» **What to work on**
Output exactly the span of lines that begins at the line containing "The Blender code" and ends at the line containing "return points[:, 2]", both lines included.

» **Working data**
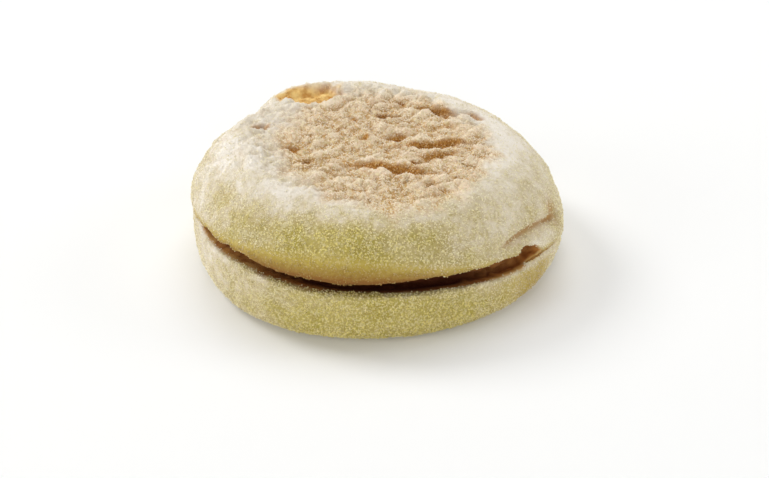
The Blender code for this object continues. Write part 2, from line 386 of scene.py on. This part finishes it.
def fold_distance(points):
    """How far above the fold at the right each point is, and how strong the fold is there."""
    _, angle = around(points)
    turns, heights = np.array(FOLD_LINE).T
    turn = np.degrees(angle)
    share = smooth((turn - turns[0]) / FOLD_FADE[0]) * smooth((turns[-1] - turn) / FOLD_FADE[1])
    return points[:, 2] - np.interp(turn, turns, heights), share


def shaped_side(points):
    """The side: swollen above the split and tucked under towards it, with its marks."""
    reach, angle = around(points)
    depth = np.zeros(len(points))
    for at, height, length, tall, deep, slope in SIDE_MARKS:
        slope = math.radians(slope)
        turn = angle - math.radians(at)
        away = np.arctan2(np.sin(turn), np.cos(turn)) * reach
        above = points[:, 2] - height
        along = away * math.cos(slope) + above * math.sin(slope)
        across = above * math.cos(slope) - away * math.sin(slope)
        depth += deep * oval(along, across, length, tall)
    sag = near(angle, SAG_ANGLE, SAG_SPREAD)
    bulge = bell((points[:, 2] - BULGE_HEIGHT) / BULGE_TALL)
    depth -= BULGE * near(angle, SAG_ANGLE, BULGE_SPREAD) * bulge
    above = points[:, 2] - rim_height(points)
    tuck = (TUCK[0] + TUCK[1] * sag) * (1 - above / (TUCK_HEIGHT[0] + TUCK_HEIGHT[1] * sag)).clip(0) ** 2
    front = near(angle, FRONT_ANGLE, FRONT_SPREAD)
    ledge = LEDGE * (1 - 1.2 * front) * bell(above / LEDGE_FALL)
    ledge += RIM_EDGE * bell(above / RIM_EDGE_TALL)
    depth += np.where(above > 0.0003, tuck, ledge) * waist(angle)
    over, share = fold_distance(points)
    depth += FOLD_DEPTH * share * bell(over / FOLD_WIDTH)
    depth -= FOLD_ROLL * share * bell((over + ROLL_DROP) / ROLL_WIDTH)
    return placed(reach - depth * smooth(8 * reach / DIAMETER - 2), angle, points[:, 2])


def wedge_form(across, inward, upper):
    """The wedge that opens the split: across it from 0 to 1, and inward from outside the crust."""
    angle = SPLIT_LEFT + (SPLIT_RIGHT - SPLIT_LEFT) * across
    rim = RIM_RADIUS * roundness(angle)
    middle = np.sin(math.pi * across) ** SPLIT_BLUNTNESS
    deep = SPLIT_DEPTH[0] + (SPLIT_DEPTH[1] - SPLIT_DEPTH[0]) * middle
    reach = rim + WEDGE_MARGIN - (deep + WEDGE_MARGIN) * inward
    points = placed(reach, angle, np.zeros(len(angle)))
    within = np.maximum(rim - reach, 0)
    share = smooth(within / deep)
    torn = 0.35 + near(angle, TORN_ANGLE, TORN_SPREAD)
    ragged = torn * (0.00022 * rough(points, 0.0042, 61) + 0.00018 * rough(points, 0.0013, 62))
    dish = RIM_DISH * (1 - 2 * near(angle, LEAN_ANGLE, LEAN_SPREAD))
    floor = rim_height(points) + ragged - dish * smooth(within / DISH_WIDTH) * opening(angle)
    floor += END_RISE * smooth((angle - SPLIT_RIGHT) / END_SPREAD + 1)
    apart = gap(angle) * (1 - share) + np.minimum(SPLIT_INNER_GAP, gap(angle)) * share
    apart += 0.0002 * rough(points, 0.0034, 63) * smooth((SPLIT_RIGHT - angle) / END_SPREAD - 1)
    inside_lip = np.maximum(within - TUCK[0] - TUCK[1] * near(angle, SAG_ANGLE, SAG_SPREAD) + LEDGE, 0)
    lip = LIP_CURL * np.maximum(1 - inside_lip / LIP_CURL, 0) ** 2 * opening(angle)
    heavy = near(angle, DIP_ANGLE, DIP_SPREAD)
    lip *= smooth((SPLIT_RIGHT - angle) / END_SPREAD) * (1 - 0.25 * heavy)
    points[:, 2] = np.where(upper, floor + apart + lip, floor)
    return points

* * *

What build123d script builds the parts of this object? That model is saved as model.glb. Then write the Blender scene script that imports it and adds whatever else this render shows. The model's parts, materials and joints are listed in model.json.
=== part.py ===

» **Task result**
The Blender code for this object continues. Write part 2, from line 386 of scene.py on. This part finishes it.
def fold_distance(points):
    """How far above the fold at the right each point is, and how strong the fold is there."""
    _, angle = around(points)
    turns, heights = np.array(FOLD_LINE).T
    turn = np.degrees(angle)
    share = smooth((turn - turns[0]) / FOLD_FADE[0]) * smooth((turns[-1] - turn) / FOLD_FADE[1])
    return points[:, 2] - np.interp(turn, turns, heights), share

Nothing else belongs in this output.